### [WHAT NEEDS TO BE DONE]
Reproduce the lines from the one bearing "bubble.Placement = standing_upright(outward)" through the one bearing "obj.parent = empty", inclusive. Copy them exactly; include no other line.

### [MATERIAL TO PROCESS]
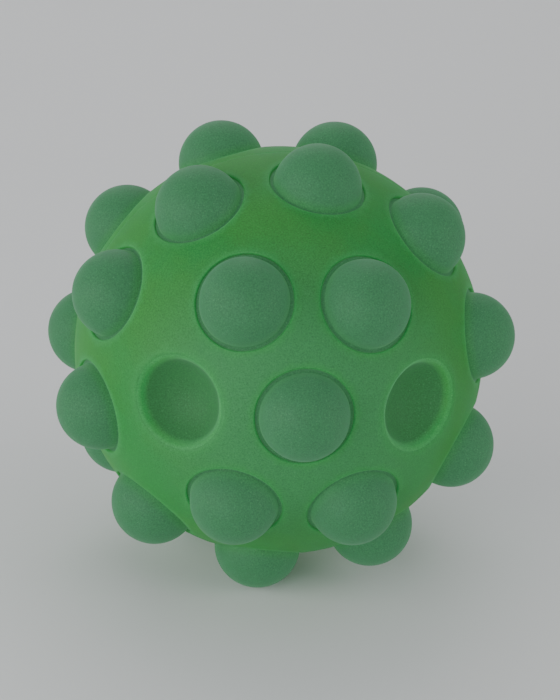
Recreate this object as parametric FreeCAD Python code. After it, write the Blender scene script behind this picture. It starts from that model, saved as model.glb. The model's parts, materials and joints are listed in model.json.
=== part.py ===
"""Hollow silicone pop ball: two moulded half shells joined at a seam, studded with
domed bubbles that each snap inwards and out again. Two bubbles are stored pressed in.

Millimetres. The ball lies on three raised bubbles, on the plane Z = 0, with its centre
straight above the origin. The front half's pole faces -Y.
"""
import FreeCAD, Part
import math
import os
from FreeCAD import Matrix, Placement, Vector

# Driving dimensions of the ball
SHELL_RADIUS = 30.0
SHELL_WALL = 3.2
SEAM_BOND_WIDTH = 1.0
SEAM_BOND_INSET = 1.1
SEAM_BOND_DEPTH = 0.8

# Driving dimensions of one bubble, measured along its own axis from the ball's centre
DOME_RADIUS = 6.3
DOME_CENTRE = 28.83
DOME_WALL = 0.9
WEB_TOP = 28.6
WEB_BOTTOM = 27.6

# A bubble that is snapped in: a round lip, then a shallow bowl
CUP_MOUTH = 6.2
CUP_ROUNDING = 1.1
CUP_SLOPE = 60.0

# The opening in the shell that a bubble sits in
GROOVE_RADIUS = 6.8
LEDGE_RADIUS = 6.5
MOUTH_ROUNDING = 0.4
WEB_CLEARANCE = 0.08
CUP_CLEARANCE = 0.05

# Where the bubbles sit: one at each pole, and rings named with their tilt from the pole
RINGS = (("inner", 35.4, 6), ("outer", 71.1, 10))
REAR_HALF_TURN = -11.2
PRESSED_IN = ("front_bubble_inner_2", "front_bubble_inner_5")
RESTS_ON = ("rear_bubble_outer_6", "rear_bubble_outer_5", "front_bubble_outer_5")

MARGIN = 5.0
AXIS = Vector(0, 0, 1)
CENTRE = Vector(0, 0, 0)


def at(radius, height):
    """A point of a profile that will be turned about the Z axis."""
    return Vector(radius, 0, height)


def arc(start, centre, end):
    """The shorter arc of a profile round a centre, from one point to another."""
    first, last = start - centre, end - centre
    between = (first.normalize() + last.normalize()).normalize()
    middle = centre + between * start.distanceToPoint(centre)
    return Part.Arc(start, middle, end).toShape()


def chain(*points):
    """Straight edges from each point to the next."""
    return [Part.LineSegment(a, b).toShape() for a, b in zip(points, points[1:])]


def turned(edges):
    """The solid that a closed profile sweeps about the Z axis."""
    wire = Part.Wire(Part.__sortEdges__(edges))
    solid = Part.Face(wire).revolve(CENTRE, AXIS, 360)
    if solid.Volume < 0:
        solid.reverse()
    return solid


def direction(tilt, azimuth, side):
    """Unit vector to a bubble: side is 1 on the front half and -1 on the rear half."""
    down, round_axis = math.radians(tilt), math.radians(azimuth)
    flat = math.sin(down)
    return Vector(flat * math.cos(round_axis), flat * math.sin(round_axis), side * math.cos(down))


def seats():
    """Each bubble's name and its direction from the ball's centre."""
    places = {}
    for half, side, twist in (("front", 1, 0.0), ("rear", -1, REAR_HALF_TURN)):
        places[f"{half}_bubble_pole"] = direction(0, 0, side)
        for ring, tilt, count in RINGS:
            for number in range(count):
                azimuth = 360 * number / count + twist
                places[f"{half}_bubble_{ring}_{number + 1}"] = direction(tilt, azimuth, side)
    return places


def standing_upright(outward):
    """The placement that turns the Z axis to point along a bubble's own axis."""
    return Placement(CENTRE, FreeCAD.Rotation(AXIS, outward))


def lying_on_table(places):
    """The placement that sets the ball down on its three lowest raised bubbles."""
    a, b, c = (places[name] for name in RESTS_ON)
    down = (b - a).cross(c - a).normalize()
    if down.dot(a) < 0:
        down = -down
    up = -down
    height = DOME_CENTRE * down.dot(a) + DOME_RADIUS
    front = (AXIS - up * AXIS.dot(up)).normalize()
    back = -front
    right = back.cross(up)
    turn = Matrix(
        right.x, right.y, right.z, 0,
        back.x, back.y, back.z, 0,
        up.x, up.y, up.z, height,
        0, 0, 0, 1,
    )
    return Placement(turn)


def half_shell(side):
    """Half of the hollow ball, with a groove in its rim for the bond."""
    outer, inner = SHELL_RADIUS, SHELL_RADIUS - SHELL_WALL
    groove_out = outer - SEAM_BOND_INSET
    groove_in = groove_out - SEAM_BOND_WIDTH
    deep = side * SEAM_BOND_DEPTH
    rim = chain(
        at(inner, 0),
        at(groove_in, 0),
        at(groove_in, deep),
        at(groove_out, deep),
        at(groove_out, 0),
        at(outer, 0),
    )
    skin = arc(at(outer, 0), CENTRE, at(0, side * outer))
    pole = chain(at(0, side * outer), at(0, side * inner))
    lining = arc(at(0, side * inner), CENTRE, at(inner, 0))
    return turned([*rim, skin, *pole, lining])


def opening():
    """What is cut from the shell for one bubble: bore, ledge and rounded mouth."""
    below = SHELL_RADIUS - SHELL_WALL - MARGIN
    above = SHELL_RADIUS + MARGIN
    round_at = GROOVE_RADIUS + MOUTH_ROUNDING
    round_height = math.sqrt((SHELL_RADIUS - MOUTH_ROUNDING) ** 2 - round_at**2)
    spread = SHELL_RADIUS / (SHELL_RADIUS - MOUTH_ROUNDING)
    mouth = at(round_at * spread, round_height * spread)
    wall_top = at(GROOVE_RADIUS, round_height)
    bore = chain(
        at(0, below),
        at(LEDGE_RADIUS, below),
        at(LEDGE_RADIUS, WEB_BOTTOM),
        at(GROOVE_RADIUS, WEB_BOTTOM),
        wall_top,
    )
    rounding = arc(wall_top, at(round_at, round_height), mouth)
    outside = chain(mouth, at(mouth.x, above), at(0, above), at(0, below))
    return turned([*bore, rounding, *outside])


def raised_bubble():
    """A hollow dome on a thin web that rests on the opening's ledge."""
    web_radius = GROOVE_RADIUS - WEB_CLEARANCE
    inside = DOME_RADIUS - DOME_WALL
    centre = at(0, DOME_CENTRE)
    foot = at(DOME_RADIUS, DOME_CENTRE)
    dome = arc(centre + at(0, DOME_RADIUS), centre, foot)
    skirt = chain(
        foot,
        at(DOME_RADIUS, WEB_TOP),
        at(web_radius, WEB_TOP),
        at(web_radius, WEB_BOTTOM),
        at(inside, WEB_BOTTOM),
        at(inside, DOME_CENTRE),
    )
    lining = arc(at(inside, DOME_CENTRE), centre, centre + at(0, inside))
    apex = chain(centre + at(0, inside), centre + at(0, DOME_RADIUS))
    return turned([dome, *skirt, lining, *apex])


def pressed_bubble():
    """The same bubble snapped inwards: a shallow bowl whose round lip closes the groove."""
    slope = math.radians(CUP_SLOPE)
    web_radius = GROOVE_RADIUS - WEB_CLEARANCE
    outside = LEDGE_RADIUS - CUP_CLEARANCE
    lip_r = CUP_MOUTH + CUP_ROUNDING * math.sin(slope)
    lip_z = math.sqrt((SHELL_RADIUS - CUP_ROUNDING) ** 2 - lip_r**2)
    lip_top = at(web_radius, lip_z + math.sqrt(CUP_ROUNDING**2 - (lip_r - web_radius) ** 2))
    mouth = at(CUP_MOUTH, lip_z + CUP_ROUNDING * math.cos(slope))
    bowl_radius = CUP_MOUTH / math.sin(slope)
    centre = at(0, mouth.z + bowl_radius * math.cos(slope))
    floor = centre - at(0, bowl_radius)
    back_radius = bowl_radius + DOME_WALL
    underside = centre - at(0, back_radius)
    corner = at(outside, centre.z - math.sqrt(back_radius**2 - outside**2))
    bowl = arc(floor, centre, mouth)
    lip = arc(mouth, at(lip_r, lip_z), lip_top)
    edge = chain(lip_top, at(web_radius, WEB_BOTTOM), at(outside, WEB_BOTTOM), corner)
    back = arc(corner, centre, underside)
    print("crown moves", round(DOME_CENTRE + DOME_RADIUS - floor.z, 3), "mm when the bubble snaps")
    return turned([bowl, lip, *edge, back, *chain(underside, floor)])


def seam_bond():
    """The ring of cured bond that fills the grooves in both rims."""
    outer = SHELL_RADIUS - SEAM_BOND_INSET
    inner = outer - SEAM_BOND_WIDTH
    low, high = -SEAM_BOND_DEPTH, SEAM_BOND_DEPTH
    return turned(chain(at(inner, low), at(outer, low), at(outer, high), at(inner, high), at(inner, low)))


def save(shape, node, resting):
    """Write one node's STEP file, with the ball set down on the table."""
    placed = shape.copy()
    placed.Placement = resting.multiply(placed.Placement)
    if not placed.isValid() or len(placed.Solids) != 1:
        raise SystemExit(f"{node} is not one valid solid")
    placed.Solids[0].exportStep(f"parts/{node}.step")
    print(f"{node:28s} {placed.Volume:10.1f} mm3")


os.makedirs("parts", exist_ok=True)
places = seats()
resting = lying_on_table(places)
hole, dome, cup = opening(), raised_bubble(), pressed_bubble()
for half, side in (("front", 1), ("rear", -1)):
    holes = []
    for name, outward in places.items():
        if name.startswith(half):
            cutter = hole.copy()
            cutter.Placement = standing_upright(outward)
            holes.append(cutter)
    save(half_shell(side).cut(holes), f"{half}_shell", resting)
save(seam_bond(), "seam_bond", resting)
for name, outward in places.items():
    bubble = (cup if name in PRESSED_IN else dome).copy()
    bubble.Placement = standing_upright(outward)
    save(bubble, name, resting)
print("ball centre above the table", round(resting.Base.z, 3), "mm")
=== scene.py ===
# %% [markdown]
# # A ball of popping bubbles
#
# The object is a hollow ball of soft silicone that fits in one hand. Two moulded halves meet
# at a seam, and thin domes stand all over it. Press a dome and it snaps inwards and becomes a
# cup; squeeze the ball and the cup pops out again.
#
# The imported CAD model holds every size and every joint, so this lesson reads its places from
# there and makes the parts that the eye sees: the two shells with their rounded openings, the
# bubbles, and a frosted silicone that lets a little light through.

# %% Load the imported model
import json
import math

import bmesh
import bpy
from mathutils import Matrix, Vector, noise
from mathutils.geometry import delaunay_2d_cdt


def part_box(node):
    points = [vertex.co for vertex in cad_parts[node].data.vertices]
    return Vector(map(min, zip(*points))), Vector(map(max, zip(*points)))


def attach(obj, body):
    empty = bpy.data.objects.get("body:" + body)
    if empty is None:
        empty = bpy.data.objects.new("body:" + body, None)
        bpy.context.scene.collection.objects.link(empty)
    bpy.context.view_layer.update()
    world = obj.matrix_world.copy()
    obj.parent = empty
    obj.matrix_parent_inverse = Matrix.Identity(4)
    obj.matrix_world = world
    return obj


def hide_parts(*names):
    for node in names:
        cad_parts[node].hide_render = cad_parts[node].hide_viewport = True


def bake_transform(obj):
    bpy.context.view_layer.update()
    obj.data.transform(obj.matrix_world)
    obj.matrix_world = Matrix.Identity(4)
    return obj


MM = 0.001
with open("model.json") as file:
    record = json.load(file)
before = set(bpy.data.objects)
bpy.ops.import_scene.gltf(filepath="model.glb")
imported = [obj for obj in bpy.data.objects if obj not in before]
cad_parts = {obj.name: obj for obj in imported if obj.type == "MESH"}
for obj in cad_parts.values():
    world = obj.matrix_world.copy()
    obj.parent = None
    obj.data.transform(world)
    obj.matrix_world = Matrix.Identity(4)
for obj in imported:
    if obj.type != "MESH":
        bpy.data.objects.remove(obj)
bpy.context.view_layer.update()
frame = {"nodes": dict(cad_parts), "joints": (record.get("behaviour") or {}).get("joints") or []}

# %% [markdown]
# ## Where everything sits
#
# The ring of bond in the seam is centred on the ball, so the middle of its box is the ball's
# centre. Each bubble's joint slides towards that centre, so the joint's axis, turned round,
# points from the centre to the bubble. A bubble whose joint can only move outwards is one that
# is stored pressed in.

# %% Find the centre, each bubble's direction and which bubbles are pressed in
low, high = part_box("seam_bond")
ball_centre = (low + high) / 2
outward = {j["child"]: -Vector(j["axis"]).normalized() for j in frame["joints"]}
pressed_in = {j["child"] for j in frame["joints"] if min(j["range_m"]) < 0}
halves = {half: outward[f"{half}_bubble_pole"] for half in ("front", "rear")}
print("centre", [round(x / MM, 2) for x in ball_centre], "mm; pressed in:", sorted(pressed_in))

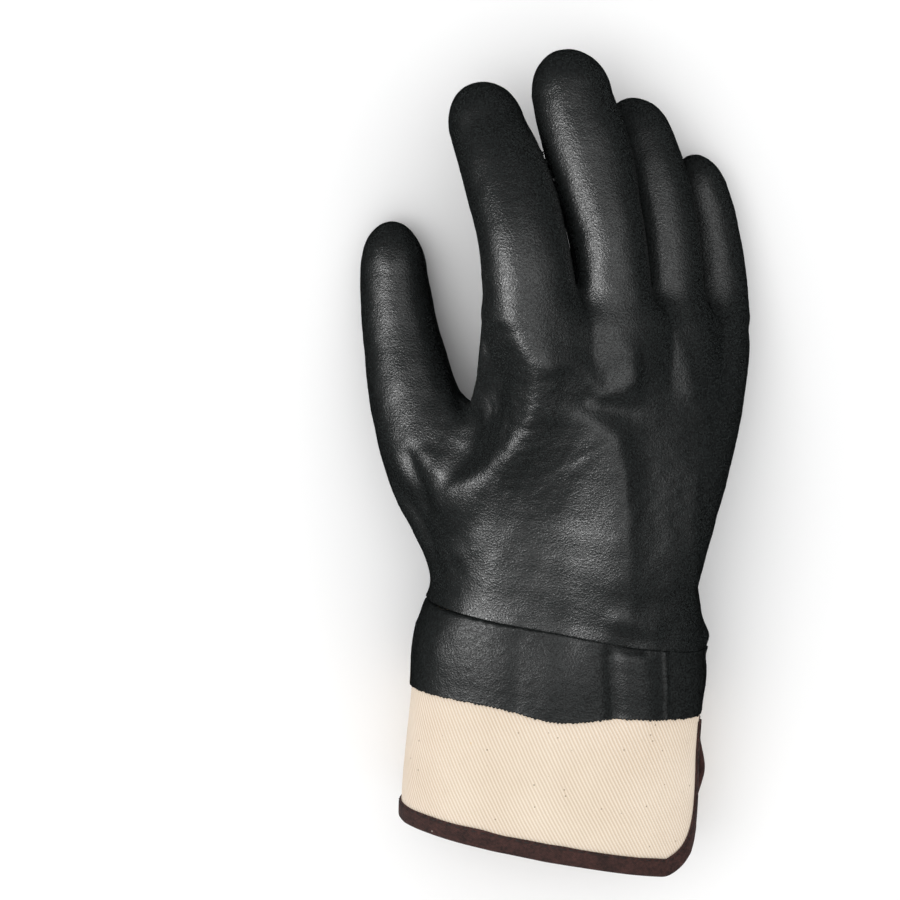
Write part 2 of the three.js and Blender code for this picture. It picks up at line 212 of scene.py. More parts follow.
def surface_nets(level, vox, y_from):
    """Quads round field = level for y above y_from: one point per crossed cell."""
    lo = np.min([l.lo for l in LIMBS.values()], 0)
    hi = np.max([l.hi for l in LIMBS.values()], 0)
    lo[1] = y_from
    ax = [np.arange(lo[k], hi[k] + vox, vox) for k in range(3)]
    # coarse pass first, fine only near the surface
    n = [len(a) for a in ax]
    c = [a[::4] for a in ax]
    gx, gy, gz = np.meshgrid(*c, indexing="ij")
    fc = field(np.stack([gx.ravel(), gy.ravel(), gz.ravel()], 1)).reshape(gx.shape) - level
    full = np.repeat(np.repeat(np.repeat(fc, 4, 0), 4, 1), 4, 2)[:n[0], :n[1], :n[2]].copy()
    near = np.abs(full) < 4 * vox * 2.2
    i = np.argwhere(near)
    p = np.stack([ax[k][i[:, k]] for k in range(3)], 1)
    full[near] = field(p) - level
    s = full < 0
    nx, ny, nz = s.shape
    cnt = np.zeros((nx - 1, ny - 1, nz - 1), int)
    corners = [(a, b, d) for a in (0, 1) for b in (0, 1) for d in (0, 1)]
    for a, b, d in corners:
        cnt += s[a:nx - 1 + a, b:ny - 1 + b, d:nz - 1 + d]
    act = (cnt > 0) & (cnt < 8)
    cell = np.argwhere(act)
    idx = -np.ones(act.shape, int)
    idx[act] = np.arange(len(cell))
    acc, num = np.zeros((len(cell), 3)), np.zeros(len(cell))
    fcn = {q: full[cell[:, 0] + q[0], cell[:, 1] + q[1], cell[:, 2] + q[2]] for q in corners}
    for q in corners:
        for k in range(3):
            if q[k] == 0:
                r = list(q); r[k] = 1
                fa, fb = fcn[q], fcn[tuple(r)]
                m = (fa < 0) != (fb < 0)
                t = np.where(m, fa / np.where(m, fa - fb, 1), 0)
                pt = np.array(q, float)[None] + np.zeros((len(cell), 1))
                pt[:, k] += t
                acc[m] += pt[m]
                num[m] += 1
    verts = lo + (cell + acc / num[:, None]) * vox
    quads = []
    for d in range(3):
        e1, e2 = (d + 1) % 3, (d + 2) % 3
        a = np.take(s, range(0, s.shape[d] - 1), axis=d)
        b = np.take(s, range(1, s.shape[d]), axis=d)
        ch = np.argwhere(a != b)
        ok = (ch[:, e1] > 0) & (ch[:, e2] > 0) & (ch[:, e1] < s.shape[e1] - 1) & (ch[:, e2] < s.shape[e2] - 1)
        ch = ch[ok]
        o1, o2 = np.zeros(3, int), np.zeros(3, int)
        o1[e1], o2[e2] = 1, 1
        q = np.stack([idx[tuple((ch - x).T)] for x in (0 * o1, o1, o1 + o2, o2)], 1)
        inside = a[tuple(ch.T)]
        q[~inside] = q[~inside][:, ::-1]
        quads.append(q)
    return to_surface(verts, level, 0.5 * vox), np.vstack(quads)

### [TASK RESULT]
    bubble.Placement = standing_upright(outward)
    save(bubble, name, resting)
print("ball centre above the table", round(resting.Base.z, 3), "mm")
=== scene.py ===
# %% [markdown]
# # A ball of popping bubbles
#
# The object is a hollow ball of soft silicone that fits in one hand. Two moulded halves meet
# at a seam, and thin domes stand all over it. Press a dome and it snaps inwards and becomes a
# cup; squeeze the ball and the cup pops out again.
#
# The imported CAD model holds every size and every joint, so this lesson reads its places from
# there and makes the parts that the eye sees: the two shells with their rounded openings, the
# bubbles, and a frosted silicone that lets a little light through.

# %% Load the imported model
import json
import math

import bmesh
import bpy
from mathutils import Matrix, Vector, noise
from mathutils.geometry import delaunay_2d_cdt


def part_box(node):
    points = [vertex.co for vertex in cad_parts[node].data.vertices]
    return Vector(map(min, zip(*points))), Vector(map(max, zip(*points)))


def attach(obj, body):
    empty = bpy.data.objects.get("body:" + body)
    if empty is None:
        empty = bpy.data.objects.new("body:" + body, None)
        bpy.context.scene.collection.objects.link(empty)
    bpy.context.view_layer.update()
    world = obj.matrix_world.copy()
    obj.parent = empty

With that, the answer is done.